# OBJECTIVE
Output the records exactly as they appear, with no pictures included.

# PROVIDED INFORMATION

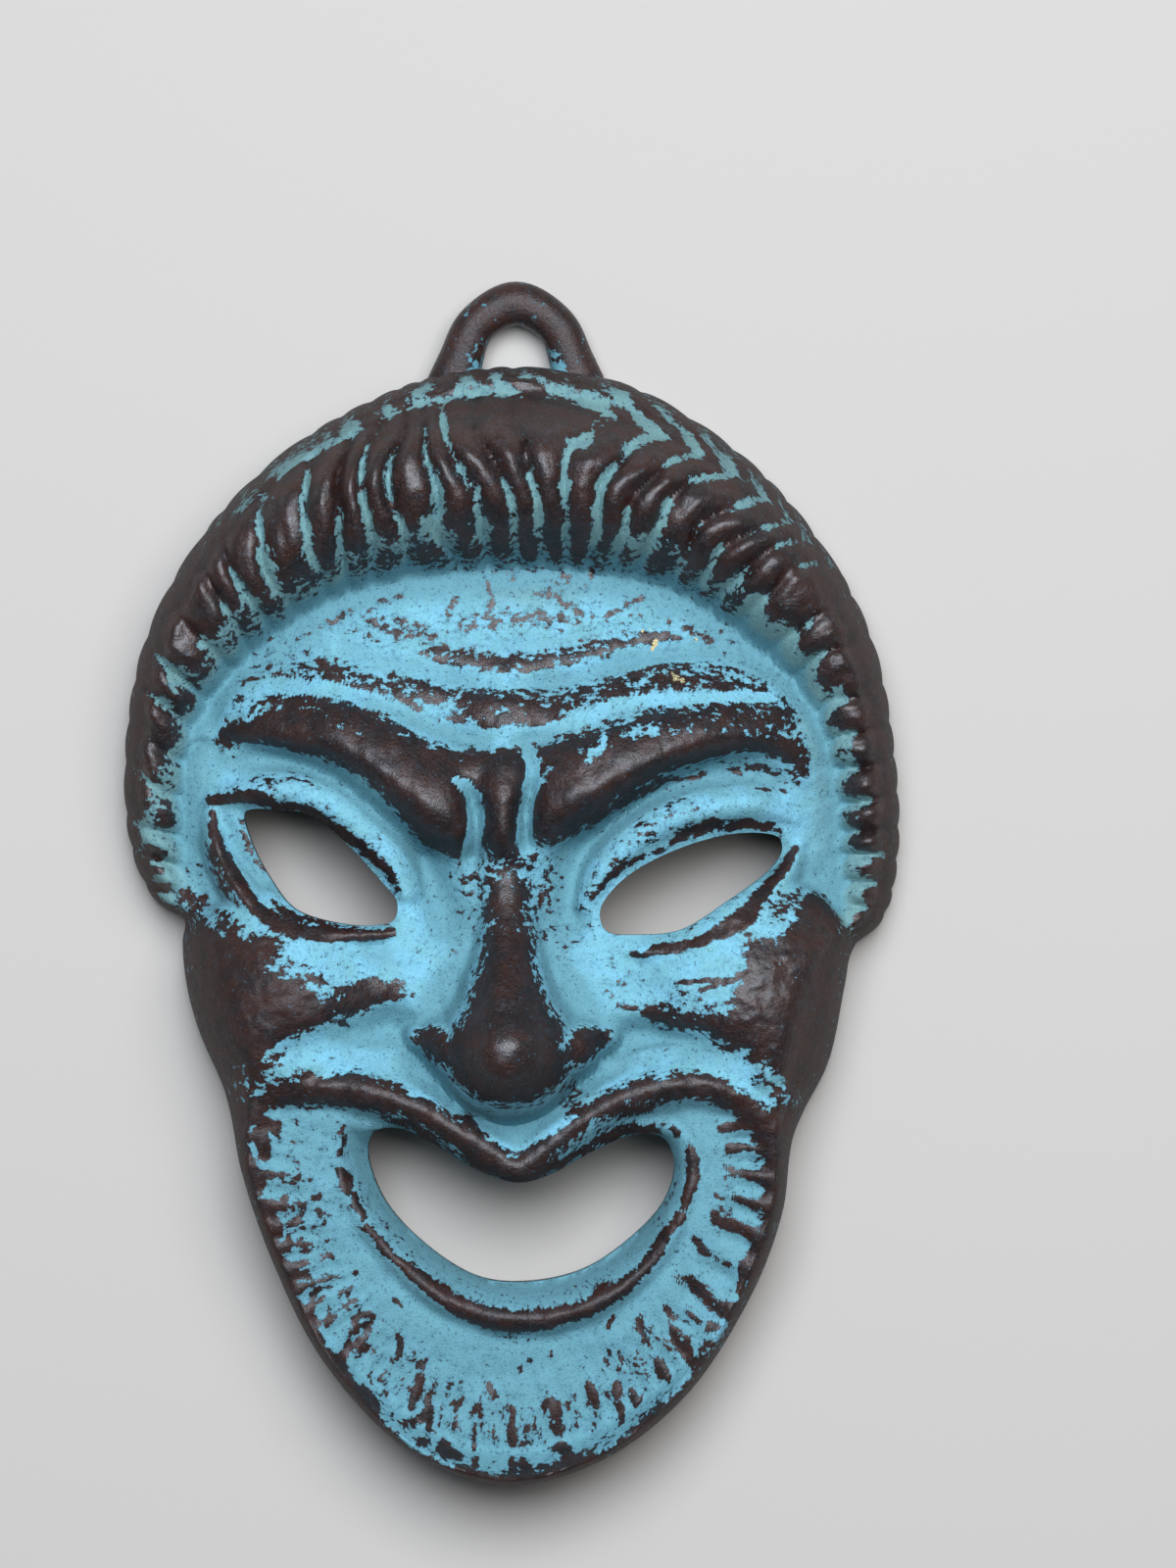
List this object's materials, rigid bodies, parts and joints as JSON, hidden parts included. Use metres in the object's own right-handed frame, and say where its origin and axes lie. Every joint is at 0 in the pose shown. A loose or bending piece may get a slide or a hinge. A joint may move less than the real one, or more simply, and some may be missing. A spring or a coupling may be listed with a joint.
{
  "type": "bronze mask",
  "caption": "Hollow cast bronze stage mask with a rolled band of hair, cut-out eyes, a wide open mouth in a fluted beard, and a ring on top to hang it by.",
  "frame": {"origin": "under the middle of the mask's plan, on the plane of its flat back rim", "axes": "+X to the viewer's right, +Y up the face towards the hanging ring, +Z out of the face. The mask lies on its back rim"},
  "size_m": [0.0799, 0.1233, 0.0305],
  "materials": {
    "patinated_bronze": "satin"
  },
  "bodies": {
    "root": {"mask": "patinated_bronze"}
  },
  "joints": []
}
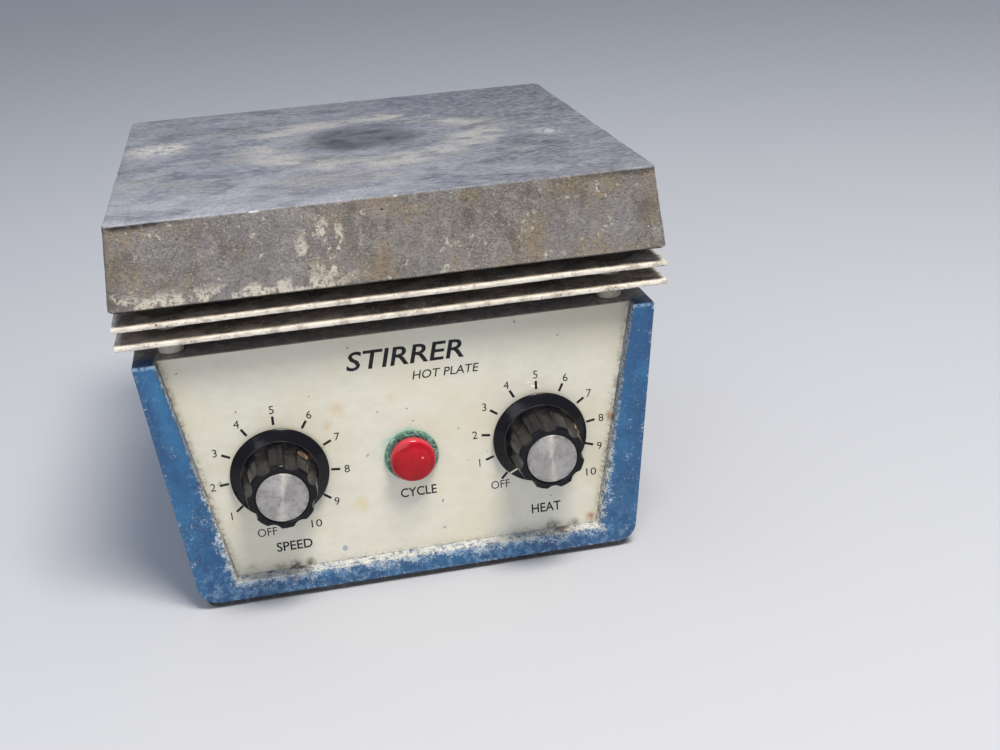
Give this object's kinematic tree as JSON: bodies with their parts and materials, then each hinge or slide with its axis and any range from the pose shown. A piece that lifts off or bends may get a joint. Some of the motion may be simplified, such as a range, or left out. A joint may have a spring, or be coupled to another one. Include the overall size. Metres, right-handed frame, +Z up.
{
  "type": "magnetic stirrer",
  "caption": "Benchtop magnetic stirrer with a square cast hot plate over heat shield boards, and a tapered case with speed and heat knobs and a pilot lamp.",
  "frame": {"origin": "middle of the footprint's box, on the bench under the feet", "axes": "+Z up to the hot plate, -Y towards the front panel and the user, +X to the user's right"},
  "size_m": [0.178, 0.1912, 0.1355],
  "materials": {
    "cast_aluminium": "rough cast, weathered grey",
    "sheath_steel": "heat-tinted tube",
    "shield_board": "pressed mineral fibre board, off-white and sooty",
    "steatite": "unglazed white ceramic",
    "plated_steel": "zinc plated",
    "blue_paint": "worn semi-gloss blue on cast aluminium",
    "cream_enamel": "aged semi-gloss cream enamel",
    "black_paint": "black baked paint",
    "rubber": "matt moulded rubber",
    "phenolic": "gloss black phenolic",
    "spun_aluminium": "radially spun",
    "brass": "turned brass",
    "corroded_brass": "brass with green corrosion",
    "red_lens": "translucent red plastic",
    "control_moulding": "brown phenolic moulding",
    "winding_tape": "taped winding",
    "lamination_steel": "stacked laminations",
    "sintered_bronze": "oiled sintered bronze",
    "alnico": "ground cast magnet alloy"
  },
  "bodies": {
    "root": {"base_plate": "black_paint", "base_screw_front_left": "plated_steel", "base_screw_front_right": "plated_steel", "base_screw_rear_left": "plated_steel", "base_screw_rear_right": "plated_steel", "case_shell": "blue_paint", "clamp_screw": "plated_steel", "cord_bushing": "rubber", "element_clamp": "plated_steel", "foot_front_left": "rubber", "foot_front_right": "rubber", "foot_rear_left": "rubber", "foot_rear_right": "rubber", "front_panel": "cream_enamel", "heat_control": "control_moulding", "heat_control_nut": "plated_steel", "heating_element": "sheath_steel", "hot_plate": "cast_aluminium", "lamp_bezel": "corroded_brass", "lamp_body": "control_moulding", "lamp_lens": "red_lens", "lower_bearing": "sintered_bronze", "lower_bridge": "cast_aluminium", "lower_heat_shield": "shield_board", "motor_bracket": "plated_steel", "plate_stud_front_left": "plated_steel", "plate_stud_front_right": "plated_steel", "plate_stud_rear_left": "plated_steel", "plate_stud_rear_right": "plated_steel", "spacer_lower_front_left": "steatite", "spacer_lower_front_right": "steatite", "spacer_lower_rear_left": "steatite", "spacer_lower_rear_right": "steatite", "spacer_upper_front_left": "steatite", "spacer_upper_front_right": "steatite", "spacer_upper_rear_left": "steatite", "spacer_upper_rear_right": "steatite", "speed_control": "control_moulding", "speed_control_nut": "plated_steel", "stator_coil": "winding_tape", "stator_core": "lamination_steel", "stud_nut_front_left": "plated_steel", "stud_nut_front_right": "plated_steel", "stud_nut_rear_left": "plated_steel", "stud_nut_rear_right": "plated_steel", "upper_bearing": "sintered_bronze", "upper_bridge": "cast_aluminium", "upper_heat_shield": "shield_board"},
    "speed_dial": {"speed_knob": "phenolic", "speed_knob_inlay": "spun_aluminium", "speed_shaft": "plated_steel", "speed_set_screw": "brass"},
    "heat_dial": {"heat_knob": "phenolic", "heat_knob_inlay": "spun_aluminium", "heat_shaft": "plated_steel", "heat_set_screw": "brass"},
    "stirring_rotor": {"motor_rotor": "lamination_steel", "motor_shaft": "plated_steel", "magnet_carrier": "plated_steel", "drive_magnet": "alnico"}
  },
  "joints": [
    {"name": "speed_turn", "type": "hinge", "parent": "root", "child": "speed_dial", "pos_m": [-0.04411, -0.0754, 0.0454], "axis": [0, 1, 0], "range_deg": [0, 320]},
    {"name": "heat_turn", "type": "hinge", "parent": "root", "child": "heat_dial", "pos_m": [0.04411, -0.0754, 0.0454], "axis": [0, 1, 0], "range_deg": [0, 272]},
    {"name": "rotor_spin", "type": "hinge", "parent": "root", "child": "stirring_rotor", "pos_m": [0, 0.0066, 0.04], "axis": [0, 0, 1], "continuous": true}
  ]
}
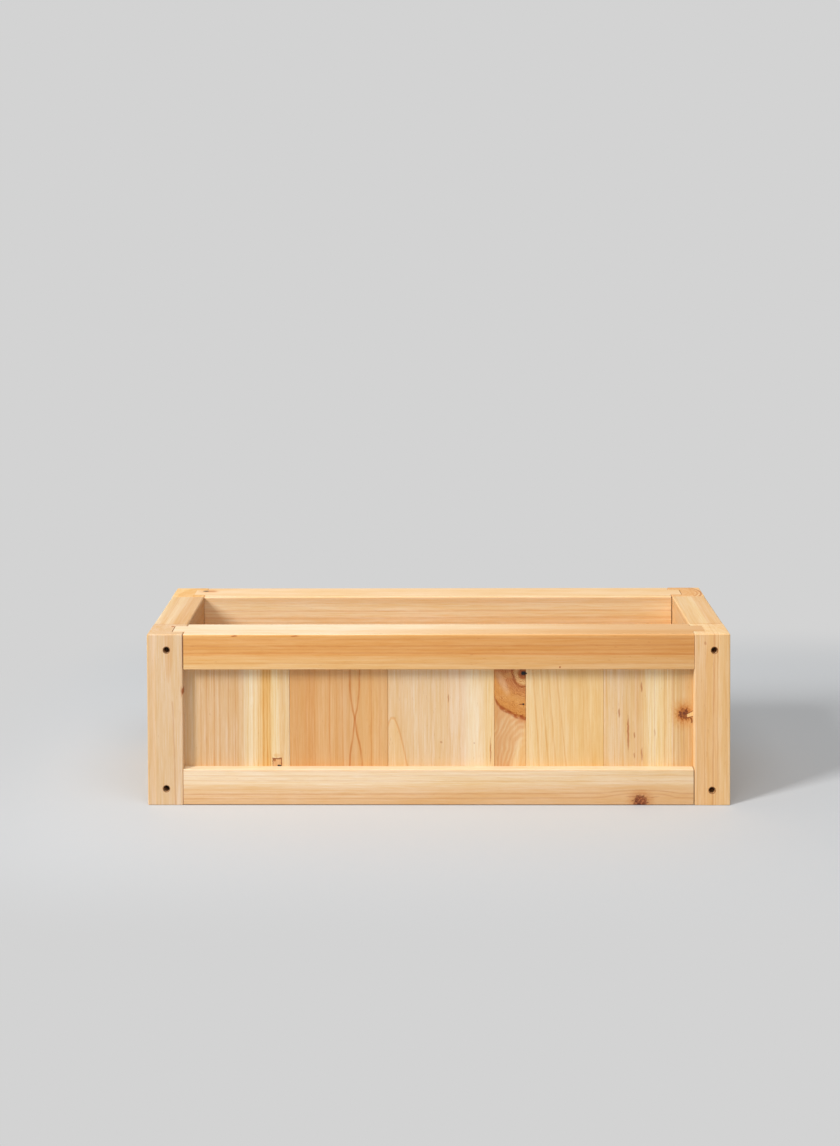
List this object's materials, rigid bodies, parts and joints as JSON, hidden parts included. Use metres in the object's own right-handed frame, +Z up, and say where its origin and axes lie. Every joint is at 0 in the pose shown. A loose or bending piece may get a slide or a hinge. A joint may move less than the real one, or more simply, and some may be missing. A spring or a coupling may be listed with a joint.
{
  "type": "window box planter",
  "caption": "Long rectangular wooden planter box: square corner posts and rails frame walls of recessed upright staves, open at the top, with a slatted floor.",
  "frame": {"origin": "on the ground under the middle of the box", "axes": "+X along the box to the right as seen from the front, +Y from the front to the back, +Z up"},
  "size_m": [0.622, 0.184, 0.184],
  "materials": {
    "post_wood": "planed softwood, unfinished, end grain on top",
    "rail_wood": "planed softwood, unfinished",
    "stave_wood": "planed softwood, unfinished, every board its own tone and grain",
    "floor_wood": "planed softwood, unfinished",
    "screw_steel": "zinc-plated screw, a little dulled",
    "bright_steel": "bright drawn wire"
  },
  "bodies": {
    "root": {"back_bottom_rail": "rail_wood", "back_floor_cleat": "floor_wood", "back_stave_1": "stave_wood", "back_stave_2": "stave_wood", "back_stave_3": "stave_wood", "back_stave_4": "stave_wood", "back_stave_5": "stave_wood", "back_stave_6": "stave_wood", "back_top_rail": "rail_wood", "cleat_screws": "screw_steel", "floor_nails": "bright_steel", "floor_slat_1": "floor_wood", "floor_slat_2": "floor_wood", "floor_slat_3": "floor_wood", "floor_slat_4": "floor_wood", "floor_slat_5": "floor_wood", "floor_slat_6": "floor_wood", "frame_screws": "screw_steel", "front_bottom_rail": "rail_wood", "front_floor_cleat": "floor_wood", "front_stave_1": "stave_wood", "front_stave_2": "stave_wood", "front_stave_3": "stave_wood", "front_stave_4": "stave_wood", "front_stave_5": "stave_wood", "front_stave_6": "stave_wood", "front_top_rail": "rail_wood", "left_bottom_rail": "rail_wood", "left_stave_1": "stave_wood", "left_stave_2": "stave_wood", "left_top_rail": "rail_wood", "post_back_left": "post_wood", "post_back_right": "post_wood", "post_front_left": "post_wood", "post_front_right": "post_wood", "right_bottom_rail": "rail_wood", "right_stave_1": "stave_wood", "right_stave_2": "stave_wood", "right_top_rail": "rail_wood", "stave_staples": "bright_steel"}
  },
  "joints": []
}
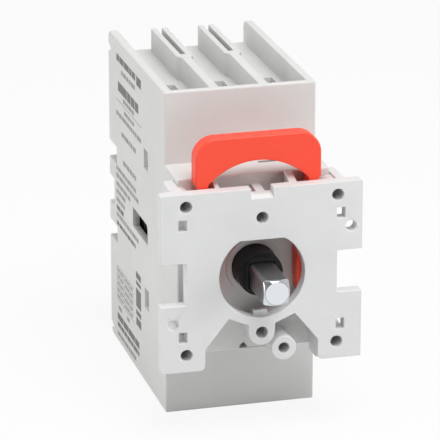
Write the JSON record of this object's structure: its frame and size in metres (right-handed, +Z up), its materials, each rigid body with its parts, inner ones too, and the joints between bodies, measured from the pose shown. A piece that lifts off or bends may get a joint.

# EXERCISE OUTPUT
List this object's materials, rigid bodies, parts and joints as JSON, hidden parts included. Use metres in the object's own right-handed frame, and say where its origin and axes lie. Every joint is at 0 in the pose shown. A loose or bending piece may get a slide or a hinge. A joint may move less than the real one, or more simply, and some may be missing. A spring or a coupling may be listed with a joint.
{
  "type": "bronze mask",
  "caption": "Hollow cast bronze stage mask with a rolled band of hair, cut-out eyes, a wide open mouth in a fluted beard, and a ring on top to hang it by.",
  "frame": {"origin": "under the middle of the mask's plan, on the plane of its flat back rim", "axes": "+X to the viewer's right, +Y up the face towards the hanging ring, +Z out of the face. The mask lies on its back rim"},
  "size_m": [0.0799, 0.1233, 0.0305],
  "materials": {
    "patinated_bronze": "satin"
  },
  "bodies": {
    "root": {"mask": "patinated_bronze"}
  },
  "joints": []
}
Give this object's kinematic tree as JSON: bodies with their parts and materials, then each hinge or slide with its axis and any range from the pose shown. A piece that lifts off or bends may get a joint. Some of the motion may be simplified, such as a range, or left out. A joint may have a spring, or be coupled to another one. Include the overall size. Metres, right-handed frame, +Z up.
{
  "type": "magnetic stirrer",
  "caption": "Benchtop magnetic stirrer with a square cast hot plate over heat shield boards, and a tapered case with speed and heat knobs and a pilot lamp.",
  "frame": {"origin": "middle of the footprint's box, on the bench under the feet", "axes": "+Z up to the hot plate, -Y towards the front panel and the user, +X to the user's right"},
  "size_m": [0.178, 0.1912, 0.1355],
  "materials": {
    "cast_aluminium": "rough cast, weathered grey",
    "sheath_steel": "heat-tinted tube",
    "shield_board": "pressed mineral fibre board, off-white and sooty",
    "steatite": "unglazed white ceramic",
    "plated_steel": "zinc plated",
    "blue_paint": "worn semi-gloss blue on cast aluminium",
    "cream_enamel": "aged semi-gloss cream enamel",
    "black_paint": "black baked paint",
    "rubber": "matt moulded rubber",
    "phenolic": "gloss black phenolic",
    "spun_aluminium": "radially spun",
    "brass": "turned brass",
    "corroded_brass": "brass with green corrosion",
    "red_lens": "translucent red plastic",
    "control_moulding": "brown phenolic moulding",
    "winding_tape": "taped winding",
    "lamination_steel": "stacked laminations",
    "sintered_bronze": "oiled sintered bronze",
    "alnico": "ground cast magnet alloy"
  },
  "bodies": {
    "root": {"base_plate": "black_paint", "base_screw_front_left": "plated_steel", "base_screw_front_right": "plated_steel", "base_screw_rear_left": "plated_steel", "base_screw_rear_right": "plated_steel", "case_shell": "blue_paint", "clamp_screw": "plated_steel", "cord_bushing": "rubber", "element_clamp": "plated_steel", "foot_front_left": "rubber", "foot_front_right": "rubber", "foot_rear_left": "rubber", "foot_rear_right": "rubber", "front_panel": "cream_enamel", "heat_control": "control_moulding", "heat_control_nut": "plated_steel", "heating_element": "sheath_steel", "hot_plate": "cast_aluminium", "lamp_bezel": "corroded_brass", "lamp_body": "control_moulding", "lamp_lens": "red_lens", "lower_bearing": "sintered_bronze", "lower_bridge": "cast_aluminium", "lower_heat_shield": "shield_board", "motor_bracket": "plated_steel", "plate_stud_front_left": "plated_steel", "plate_stud_front_right": "plated_steel", "plate_stud_rear_left": "plated_steel", "plate_stud_rear_right": "plated_steel", "spacer_lower_front_left": "steatite", "spacer_lower_front_right": "steatite", "spacer_lower_rear_left": "steatite", "spacer_lower_rear_right": "steatite", "spacer_upper_front_left": "steatite", "spacer_upper_front_right": "steatite", "spacer_upper_rear_left": "steatite", "spacer_upper_rear_right": "steatite", "speed_control": "control_moulding", "speed_control_nut": "plated_steel", "stator_coil": "winding_tape", "stator_core": "lamination_steel", "stud_nut_front_left": "plated_steel", "stud_nut_front_right": "plated_steel", "stud_nut_rear_left": "plated_steel", "stud_nut_rear_right": "plated_steel", "upper_bearing": "sintered_bronze", "upper_bridge": "cast_aluminium", "upper_heat_shield": "shield_board"},
    "speed_dial": {"speed_knob": "phenolic", "speed_knob_inlay": "spun_aluminium", "speed_shaft": "plated_steel", "speed_set_screw": "brass"},
    "heat_dial": {"heat_knob": "phenolic", "heat_knob_inlay": "spun_aluminium", "heat_shaft": "plated_steel", "heat_set_screw": "brass"},
    "stirring_rotor": {"motor_rotor": "lamination_steel", "motor_shaft": "plated_steel", "magnet_carrier": "plated_steel", "drive_magnet": "alnico"}
  },
  "joints": [
    {"name": "speed_turn", "type": "hinge", "parent": "root", "child": "speed_dial", "pos_m": [-0.04411, -0.0754, 0.0454], "axis": [0, 1, 0], "range_deg": [0, 320]},
    {"name": "heat_turn", "type": "hinge", "parent": "root", "child": "heat_dial", "pos_m": [0.04411, -0.0754, 0.0454], "axis": [0, 1, 0], "range_deg": [0, 272]},
    {"name": "rotor_spin", "type": "hinge", "parent": "root", "child": "stirring_rotor", "pos_m": [0, 0.0066, 0.04], "axis": [0, 0, 1], "continuous": true}
  ]
}
List this object's materials, rigid bodies, parts and joints as JSON, hidden parts included. Use metres in the object's own right-handed frame, +Z up, and say where its origin and axes lie. Every joint is at 0 in the pose shown. A loose or bending piece may get a slide or a hinge. A joint may move less than the real one, or more simply, and some may be missing. A spring or a coupling may be listed with a joint.
{
  "type": "window box planter",
  "caption": "Long rectangular wooden planter box: square corner posts and rails frame walls of recessed upright staves, open at the top, with a slatted floor.",
  "frame": {"origin": "on the ground under the middle of the box", "axes": "+X along the box to the right as seen from the front, +Y from the front to the back, +Z up"},
  "size_m": [0.622, 0.184, 0.184],
  "materials": {
    "post_wood": "planed softwood, unfinished, end grain on top",
    "rail_wood": "planed softwood, unfinished",
    "stave_wood": "planed softwood, unfinished, every board its own tone and grain",
    "floor_wood": "planed softwood, unfinished",
    "screw_steel": "zinc-plated screw, a little dulled",
    "bright_steel": "bright drawn wire"
  },
  "bodies": {
    "root": {"back_bottom_rail": "rail_wood", "back_floor_cleat": "floor_wood", "back_stave_1": "stave_wood", "back_stave_2": "stave_wood", "back_stave_3": "stave_wood", "back_stave_4": "stave_wood", "back_stave_5": "stave_wood", "back_stave_6": "stave_wood", "back_top_rail": "rail_wood", "cleat_screws": "screw_steel", "floor_nails": "bright_steel", "floor_slat_1": "floor_wood", "floor_slat_2": "floor_wood", "floor_slat_3": "floor_wood", "floor_slat_4": "floor_wood", "floor_slat_5": "floor_wood", "floor_slat_6": "floor_wood", "frame_screws": "screw_steel", "front_bottom_rail": "rail_wood", "front_floor_cleat": "floor_wood", "front_stave_1": "stave_wood", "front_stave_2": "stave_wood", "front_stave_3": "stave_wood", "front_stave_4": "stave_wood", "front_stave_5": "stave_wood", "front_stave_6": "stave_wood", "front_top_rail": "rail_wood", "left_bottom_rail": "rail_wood", "left_stave_1": "stave_wood", "left_stave_2": "stave_wood", "left_top_rail": "rail_wood", "post_back_left": "post_wood", "post_back_right": "post_wood", "post_front_left": "post_wood", "post_front_right": "post_wood", "right_bottom_rail": "rail_wood", "right_stave_1": "stave_wood", "right_stave_2": "stave_wood", "right_top_rail": "rail_wood", "stave_staples": "bright_steel"}
  },
  "joints": []
}
Write the JSON record of this object's structure: its frame and size in metres (right-handed, +Z up), its materials, each rigid body with its parts, inner ones too, and the joints between bodies, measured from the pose shown. A piece that lifts off or bends may get a joint.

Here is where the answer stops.